Modeling fatigue of pre-corroded body-centered cubic metals with unified mechanics theory

Abstract

Corrosion is a common degradation problem in engineering structures. The unified mechanics theory (UMT) was used to develop a model to predict the fatigue life of pre-corroded steel samples with BCC structure. The model was also verified experimentally. For this purpose, A656-grade steel samples were immersed in a 5 wt% sodium chloride (NaCl) solution at a pH of 7. Electrochemical measurements were made with a potentiostat to monitor corrosion. Then, a series of ultrasonic vibration fatigue tests were conducted on these corroded samples at 20 kHz. UMT is ab-initio unification of the laws of Newton and the 2nd law of thermodynamics. Hence no empirical degradation/dissipation function is needed. However, the thermodynamic fundamental equation for metal corrosion and ultrasonic vibration must be analytically derived. The thermodynamic fundamental equation formulates all the entropy generation mechanisms during the corrosion and then during ultrasonic vibrations.

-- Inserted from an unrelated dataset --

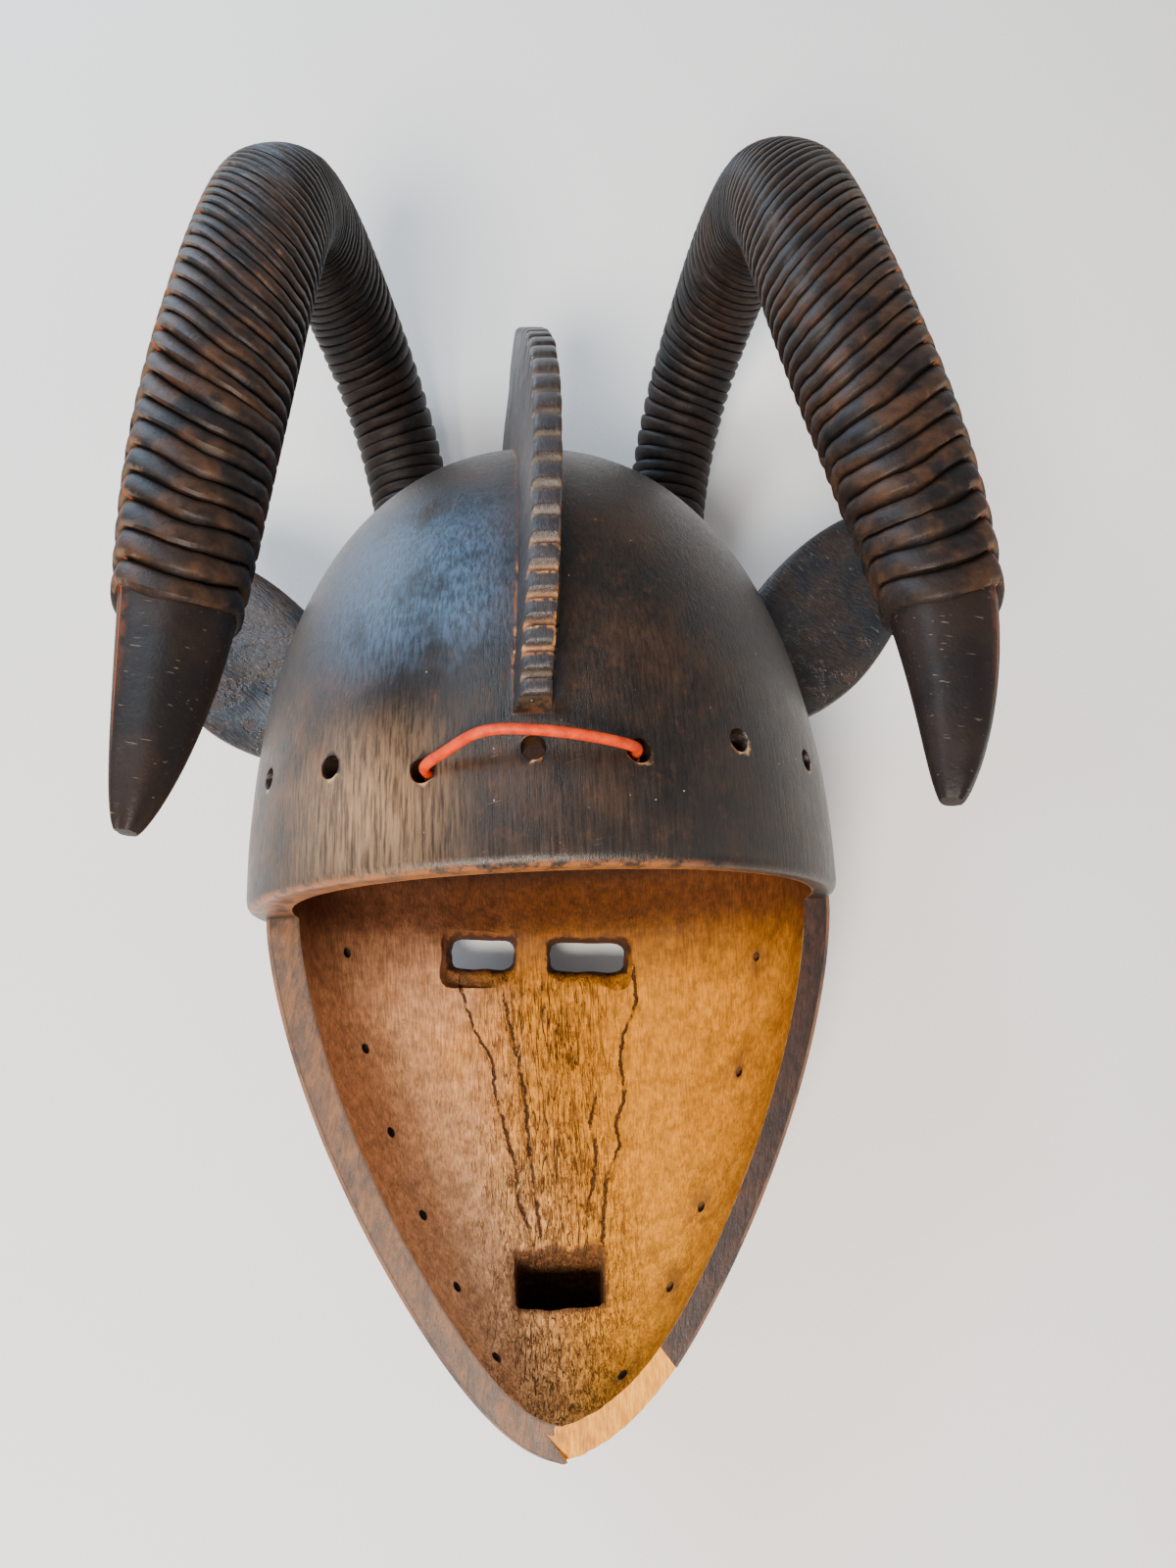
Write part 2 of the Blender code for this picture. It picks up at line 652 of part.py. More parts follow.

The cumulative entropy generation was then used to calculate the Thermodynamic State Index (TSI), which starts at zero and asymptotically approaches one at failure. Hence, TSI predicts the life span. The proposed model results agree well with the experimental results, thus proving that the UMT-based model can predict the high cycle fatigue life of previously corroded samples accurately.